Stated exercise:
Write each line out exactly, leaving none out.

:: Supplied material

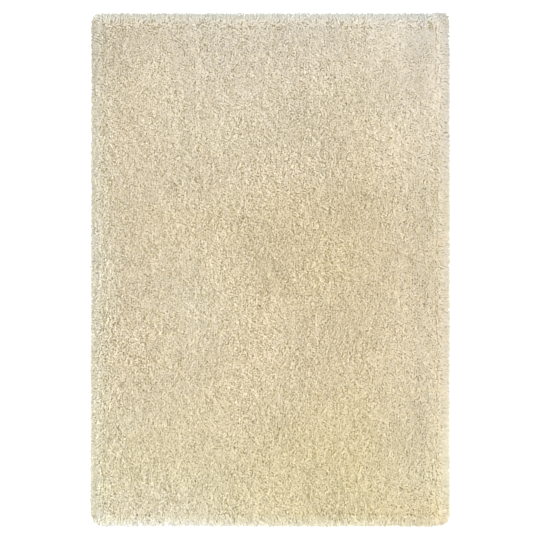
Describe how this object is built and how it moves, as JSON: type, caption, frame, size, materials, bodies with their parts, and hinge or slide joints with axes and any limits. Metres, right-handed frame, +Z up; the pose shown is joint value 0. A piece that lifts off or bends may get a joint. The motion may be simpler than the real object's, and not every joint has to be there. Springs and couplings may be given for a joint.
{
  "type": "shag rug",
  "caption": "Rectangular cream shag rug that lies flat, with a dense, lumpy cut pile and locks of yarn that splay out over its rim.",
  "frame": {"origin": "on the floor, under the middle of the rug", "axes": "+Z up out of the pile, +Y along the rug's length towards its far end, +X along its width"},
  "size_m": [1.63, 2.33, 0.037],
  "materials": {
    "cream_yarn": "soft matt cut-pile yarn, cream, with darker gaps between the tufts"
  },
  "bodies": {
    "root": {"shag_pile": "cream_yarn"}
  },
  "joints": []
}
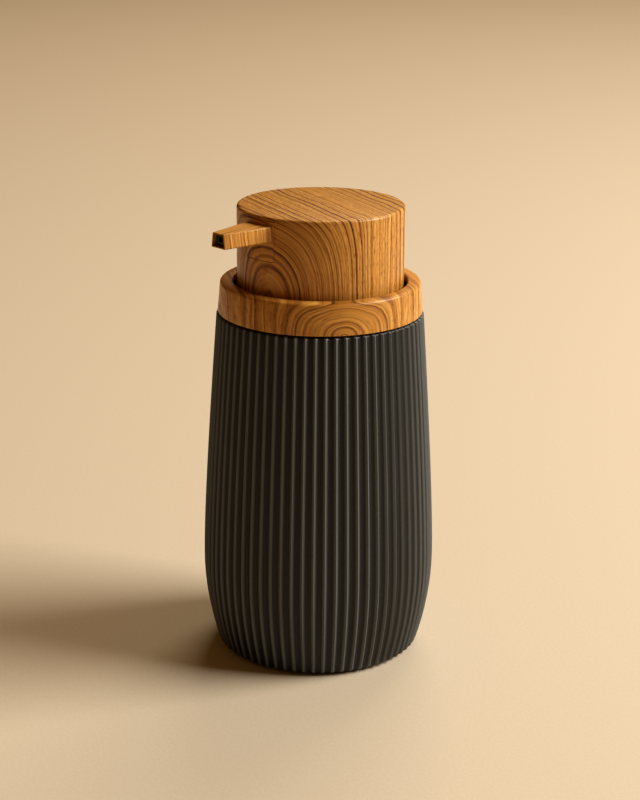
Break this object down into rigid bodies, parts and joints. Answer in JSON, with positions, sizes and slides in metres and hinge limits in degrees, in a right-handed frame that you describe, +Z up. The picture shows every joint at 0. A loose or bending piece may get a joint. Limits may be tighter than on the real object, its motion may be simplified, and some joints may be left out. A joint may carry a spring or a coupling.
{
  "type": "soap pump dispenser",
  "caption": "Countertop soap dispenser: ribbed dark stoneware vessel, wood-grain screw collar and a wide wood-grain pump head with a short tapered spout.",
  "frame": {"origin": "middle of the base pad's underside, which is what the dispenser stands on", "axes": "+Z up along the pump's axis, the spout towards -Y, +X to the spout's left seen from the front"},
  "size_m": [0.082, 0.0876, 0.1604],
  "materials": {
    "stoneware": "matt charcoal, satin on the rib crests",
    "wood_grain": "satin lacquer over straight dark-lined grain",
    "black_plastic": "moulded polypropylene",
    "natural_plastic": "natural, slightly milky polypropylene",
    "white_seal": "soft polyethylene foam and lip seals",
    "black_rubber": "matt silicone",
    "steel": "drawn stainless wire and ground balls"
  },
  "bodies": {
    "vessel_body": {"vessel": "stoneware", "neck_insert": "black_plastic", "insert_seal": "white_seal", "base_pad": "black_rubber"},
    "pump_engine": {"pump_housing": "natural_plastic", "chaplet": "black_plastic", "stem_wiper": "black_rubber", "dip_tube": "natural_plastic", "ball_retainer": "natural_plastic", "return_spring": "steel", "neck_gasket": "white_seal"},
    "closure": {"screw_cap": "black_plastic", "well_cup": "black_plastic", "collar_ring": "wood_grain", "rim_gasket": "black_rubber"},
    "plunger": {"piston": "white_seal"},
    "head": {"stem": "natural_plastic", "actuator_core": "black_plastic", "head_shell": "wood_grain", "spout": "wood_grain", "nozzle_tube": "black_plastic", "nozzle_seal": "black_rubber"},
    "inlet_check": {"inlet_ball": "steel"},
    "outlet_check": {"outlet_ball": "steel"}
  },
  "joints": [
    {"name": "engine_lift", "type": "slide", "parent": "vessel_body", "child": "pump_engine", "axis": [0, 0, 1], "range_m": [0, 0.0085]},
    {"name": "closure_turn", "type": "hinge", "parent": "pump_engine", "child": "closure", "pos_m": [0, 0, 0.1228], "axis": [0, 0, 1], "range_deg": [0, 720]},
    {"name": "pump_stroke", "type": "slide", "parent": "pump_engine", "child": "plunger", "axis": [0, 0, 1], "range_m": [-0.0115, 0], "stiffness_N_per_m": 350, "springref_m": 0.02, "deforming": ["return_spring"]},
    {"name": "head_swivel", "type": "hinge", "parent": "plunger", "child": "head", "pos_m": [0, 0, 0.145], "axis": [0, 0, 1], "continuous": true},
    {"name": "inlet_ball_lift", "type": "slide", "parent": "pump_engine", "child": "inlet_check", "axis": [0, 0, 1], "range_m": [0, 0.0012]},
    {"name": "outlet_ball_lift", "type": "slide", "parent": "head", "child": "outlet_check", "axis": [0, 0, 1], "range_m": [0, 0.0012]}
  ],
  "couplings": [
    {"joint": "engine_lift", "follows": "closure_turn", "m_per_rad": 0.00066845}
  ]
}
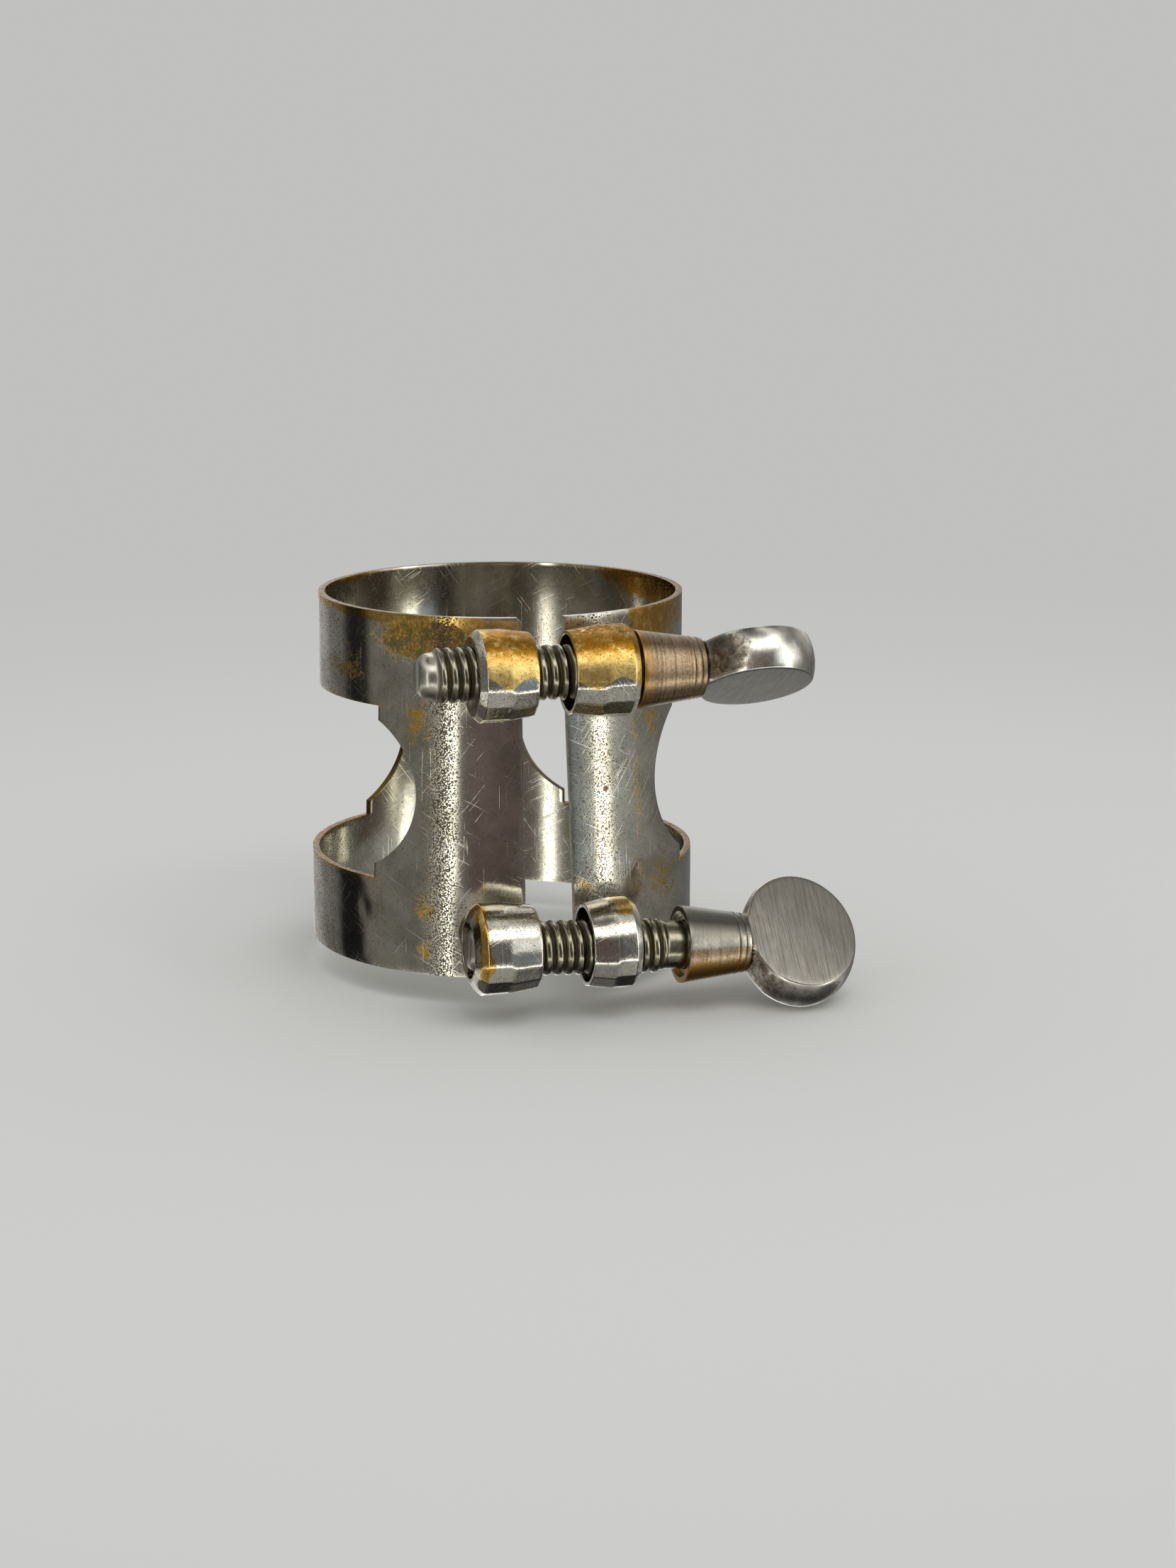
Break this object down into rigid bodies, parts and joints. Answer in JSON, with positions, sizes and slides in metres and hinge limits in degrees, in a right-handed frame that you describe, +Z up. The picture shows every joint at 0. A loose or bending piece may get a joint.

::::

Solution:
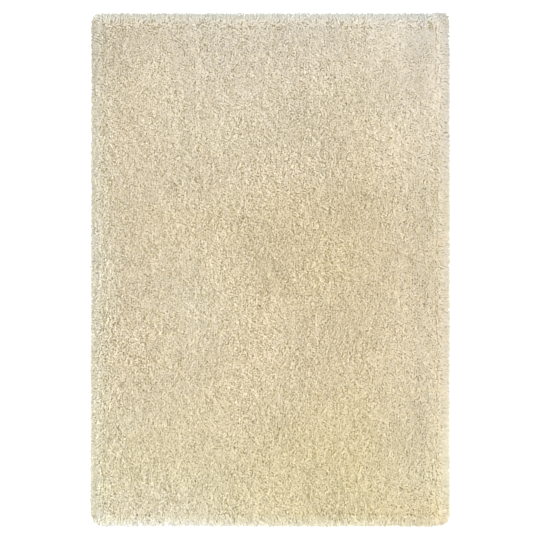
Describe how this object is built and how it moves, as JSON: type, caption, frame, size, materials, bodies with their parts, and hinge or slide joints with axes and any limits. Metres, right-handed frame, +Z up; the pose shown is joint value 0. A piece that lifts off or bends may get a joint. The motion may be simpler than the real object's, and not every joint has to be there. Springs and couplings may be given for a joint.
{
  "type": "shag rug",
  "caption": "Rectangular cream shag rug that lies flat, with a dense, lumpy cut pile and locks of yarn that splay out over its rim.",
  "frame": {"origin": "on the floor, under the middle of the rug", "axes": "+Z up out of the pile, +Y along the rug's length towards its far end, +X along its width"},
  "size_m": [1.63, 2.33, 0.037],
  "materials": {
    "cream_yarn": "soft matt cut-pile yarn, cream, with darker gaps between the tufts"
  },
  "bodies": {
    "root": {"shag_pile": "cream_yarn"}
  },
  "joints": []
}
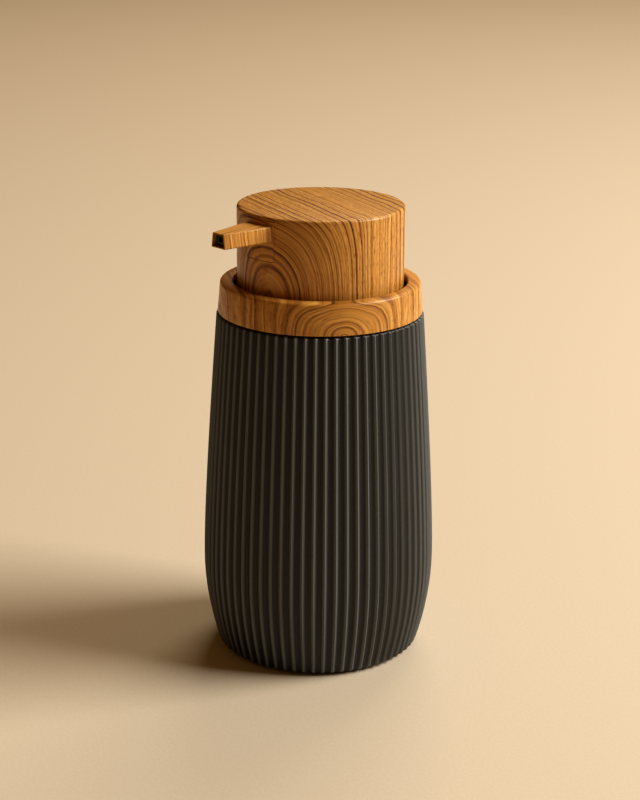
Break this object down into rigid bodies, parts and joints. Answer in JSON, with positions, sizes and slides in metres and hinge limits in degrees, in a right-handed frame that you describe, +Z up. The picture shows every joint at 0. A loose or bending piece may get a joint. Limits may be tighter than on the real object, its motion may be simplified, and some joints may be left out. A joint may carry a spring or a coupling.
{
  "type": "soap pump dispenser",
  "caption": "Countertop soap dispenser: ribbed dark stoneware vessel, wood-grain screw collar and a wide wood-grain pump head with a short tapered spout.",
  "frame": {"origin": "middle of the base pad's underside, which is what the dispenser stands on", "axes": "+Z up along the pump's axis, the spout towards -Y, +X to the spout's left seen from the front"},
  "size_m": [0.082, 0.0876, 0.1604],
  "materials": {
    "stoneware": "matt charcoal, satin on the rib crests",
    "wood_grain": "satin lacquer over straight dark-lined grain",
    "black_plastic": "moulded polypropylene",
    "natural_plastic": "natural, slightly milky polypropylene",
    "white_seal": "soft polyethylene foam and lip seals",
    "black_rubber": "matt silicone",
    "steel": "drawn stainless wire and ground balls"
  },
  "bodies": {
    "vessel_body": {"vessel": "stoneware", "neck_insert": "black_plastic", "insert_seal": "white_seal", "base_pad": "black_rubber"},
    "pump_engine": {"pump_housing": "natural_plastic", "chaplet": "black_plastic", "stem_wiper": "black_rubber", "dip_tube": "natural_plastic", "ball_retainer": "natural_plastic", "return_spring": "steel", "neck_gasket": "white_seal"},
    "closure": {"screw_cap": "black_plastic", "well_cup": "black_plastic", "collar_ring": "wood_grain", "rim_gasket": "black_rubber"},
    "plunger": {"piston": "white_seal"},
    "head": {"stem": "natural_plastic", "actuator_core": "black_plastic", "head_shell": "wood_grain", "spout": "wood_grain", "nozzle_tube": "black_plastic", "nozzle_seal": "black_rubber"},
    "inlet_check": {"inlet_ball": "steel"},
    "outlet_check": {"outlet_ball": "steel"}
  },
  "joints": [
    {"name": "engine_lift", "type": "slide", "parent": "vessel_body", "child": "pump_engine", "axis": [0, 0, 1], "range_m": [0, 0.0085]},
    {"name": "closure_turn", "type": "hinge", "parent": "pump_engine", "child": "closure", "pos_m": [0, 0, 0.1228], "axis": [0, 0, 1], "range_deg": [0, 720]},
    {"name": "pump_stroke", "type": "slide", "parent": "pump_engine", "child": "plunger", "axis": [0, 0, 1], "range_m": [-0.0115, 0], "stiffness_N_per_m": 350, "springref_m": 0.02, "deforming": ["return_spring"]},
    {"name": "head_swivel", "type": "hinge", "parent": "plunger", "child": "head", "pos_m": [0, 0, 0.145], "axis": [0, 0, 1], "continuous": true},
    {"name": "inlet_ball_lift", "type": "slide", "parent": "pump_engine", "child": "inlet_check", "axis": [0, 0, 1], "range_m": [0, 0.0012]},
    {"name": "outlet_ball_lift", "type": "slide", "parent": "head", "child": "outlet_check", "axis": [0, 0, 1], "range_m": [0, 0.0012]}
  ],
  "couplings": [
    {"joint": "engine_lift", "follows": "closure_turn", "m_per_rad": 0.00066845}
  ]
}
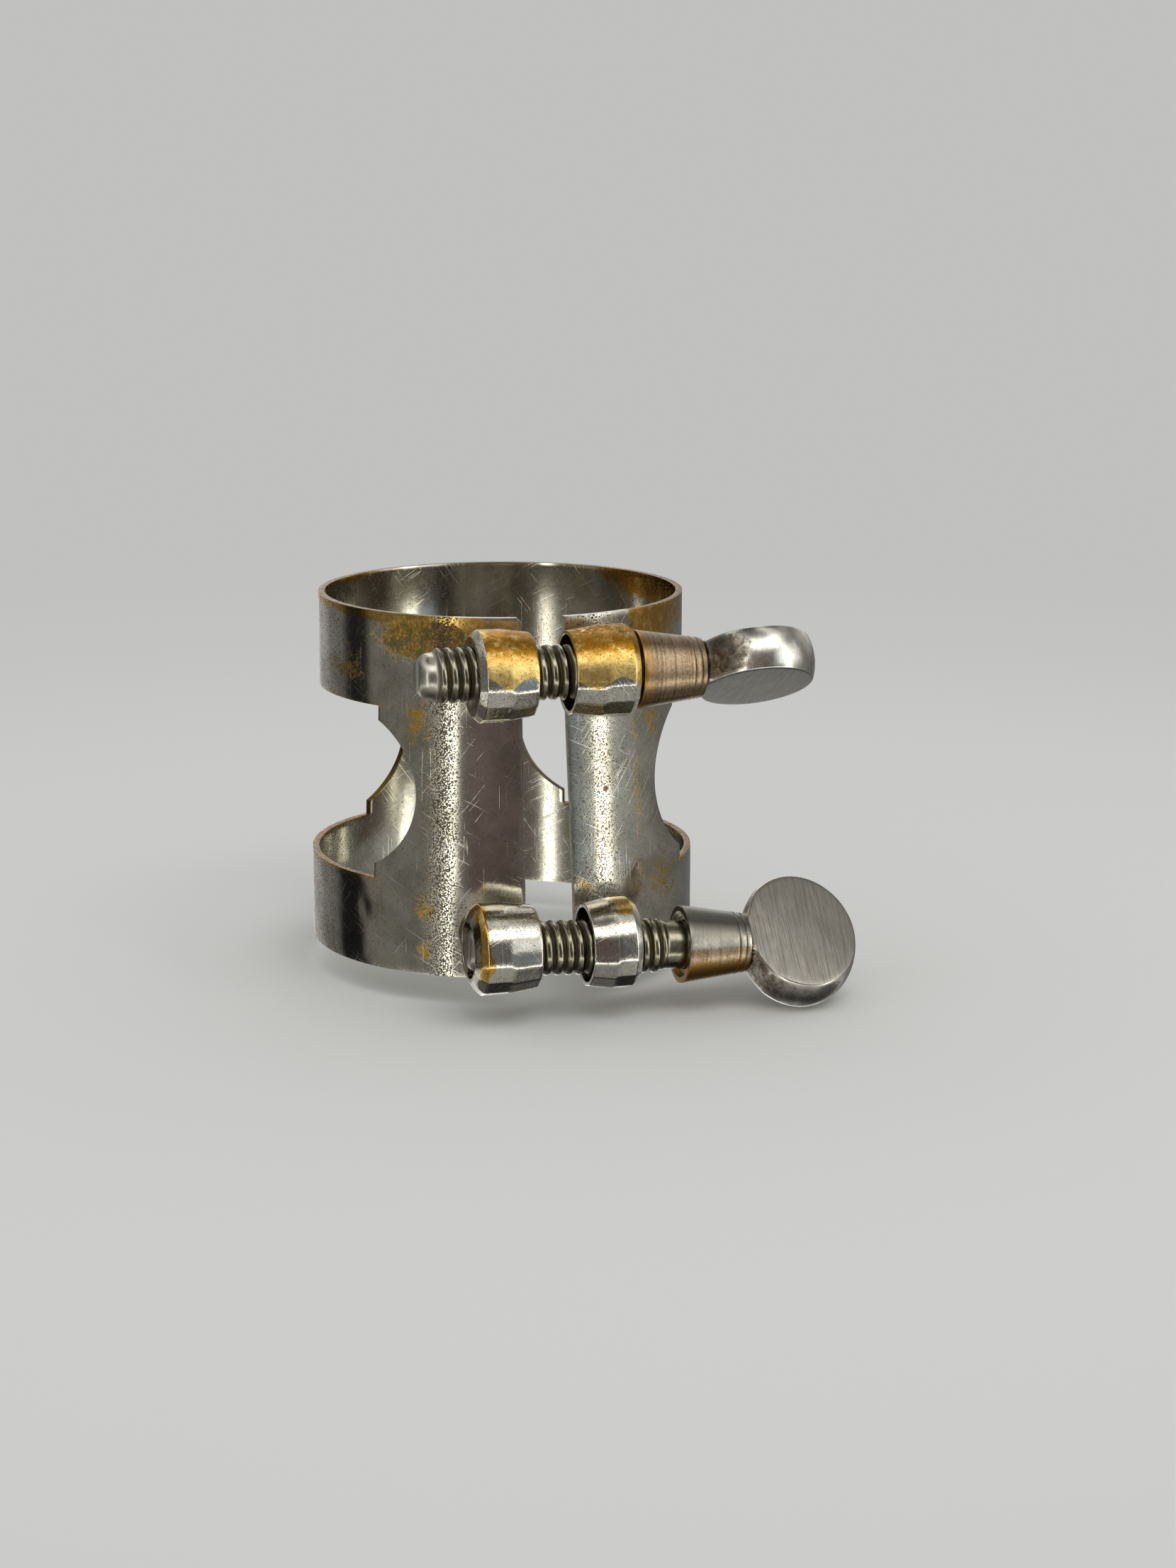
Break this object down into rigid bodies, parts and joints. Answer in JSON, with positions, sizes and slides in metres and hinge limits in degrees, in a right-handed frame that you describe, +Z up. The picture shows every joint at 0. A loose or bending piece may get a joint.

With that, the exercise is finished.